3. R v. Woollin (1998) – Indirect Intent (Oblique Intent)
Facts:
Defendant threw his baby onto a hard surface, causing death.
He did not desire death but foresaw it as virtually certain.
Legal Issue:
When can foresight of consequences amount to intent?
Judgment:
The House of Lords held that where death or serious injury is a virtual certainty and the defendant foresaw it as such, the jury can find intent.
Introduced the test of oblique (indirect) intent.
Significance:
Clarified that intent includes not only direct purpose but also consequences foreseen as virtually certain.
Essential for establishing mens rea in homicide cases.
4. R v. Miller (1983) – Actus Reus and Omissions
Facts:
Defendant accidentally started a fire and failed to take steps to extinguish it.
Charged with arson.
Legal Issue:
Whether an omission can constitute actus reus.
Did the failure to act after creating danger amount to criminal liability?
Judgment:
The House of Lords held that once the defendant created a dangerous situation, the failure to act (omission) to prevent harm could constitute actus reus.
Liability attached due to duty arising from creation of risk.
Significance:
Important precedent on actus reus by omission.

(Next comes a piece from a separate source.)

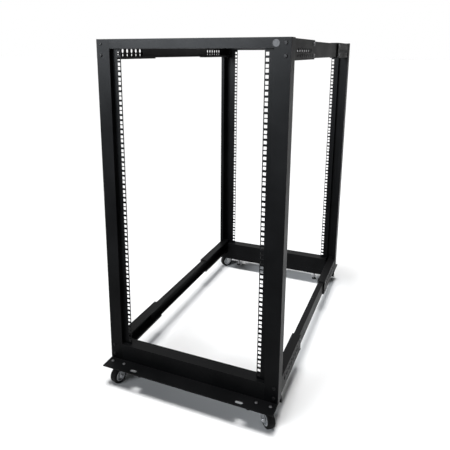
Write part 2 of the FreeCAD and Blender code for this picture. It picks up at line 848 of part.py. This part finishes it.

Demonstrates that actus reus is not only positive acts but can include failure to act when there is a duty.
5. R v. Latimer (1886) – Transferred Malice
Facts:
Defendant struck a man with a belt aiming to hit someone else but accidentally hit another person.
Charged with assault.
Legal Issue:
Whether mens rea intended for one person transfers when harm occurs to another.
Judgment:
Court held that mens rea can transfer from intended victim to actual victim.
Defendant liable even though harm was not intended for that particular person.
Significance:
Established the doctrine of transferred malice.
Important when linking mens rea to actus reus causing harm to unintended victims.
6. Fagan v. Metropolitan Police Commissioner (1969) – Coincidence of Actus Reus and Mens Rea
Facts:
Defendant accidentally drove onto a policeman’s foot and then refused to move.
Charged with assaulting a police officer.
Legal Issue:
Whether actus reus and mens rea must coincide in time for liability.
Judgment:
The Court held that the initial act was accidental, but mens rea developed when defendant refused to move.
This continuing act doctrine means actus reus and mens rea can coincide over time.
Significance:
Clarifies timing issues between actus reus and mens rea.
Important in crimes involving ongoing conduct.
Summary Table
Case | Key Legal Principle | Summary |
---|---|---|
R v. Cunningham | Subjective recklessness (mens rea) | Defendant must actually foresee risk |
R v. G and Another | Recklessness subjective standard | Overruled objective test; focused on foresight |
R v. Woollin | Oblique (indirect) intent | Intent includes foresight of virtually certain outcome |
R v. Miller | Actus reus by omission | Duty to act after creating danger |
R v. Latimer | Transferred malice | Mens rea transfers to actual victim |
Fagan v. Met Police | Coincidence of actus reus and mens rea | Continuing act doctrine |
Conclusion
Actus Reus requires a voluntary act or omission causing the prohibited consequence.
Mens Rea requires a guilty mind usually established by intention, knowledge, recklessness, or negligence.
UK courts have developed nuanced tests, especially on recklessness and indirect intent.
Principles like transferred malice and continuing acts help courts establish liability even when elements are complex.
These cases collectively shape how liability is determined in criminal law and ensure fairness by focusing on the defendant's actual mental state.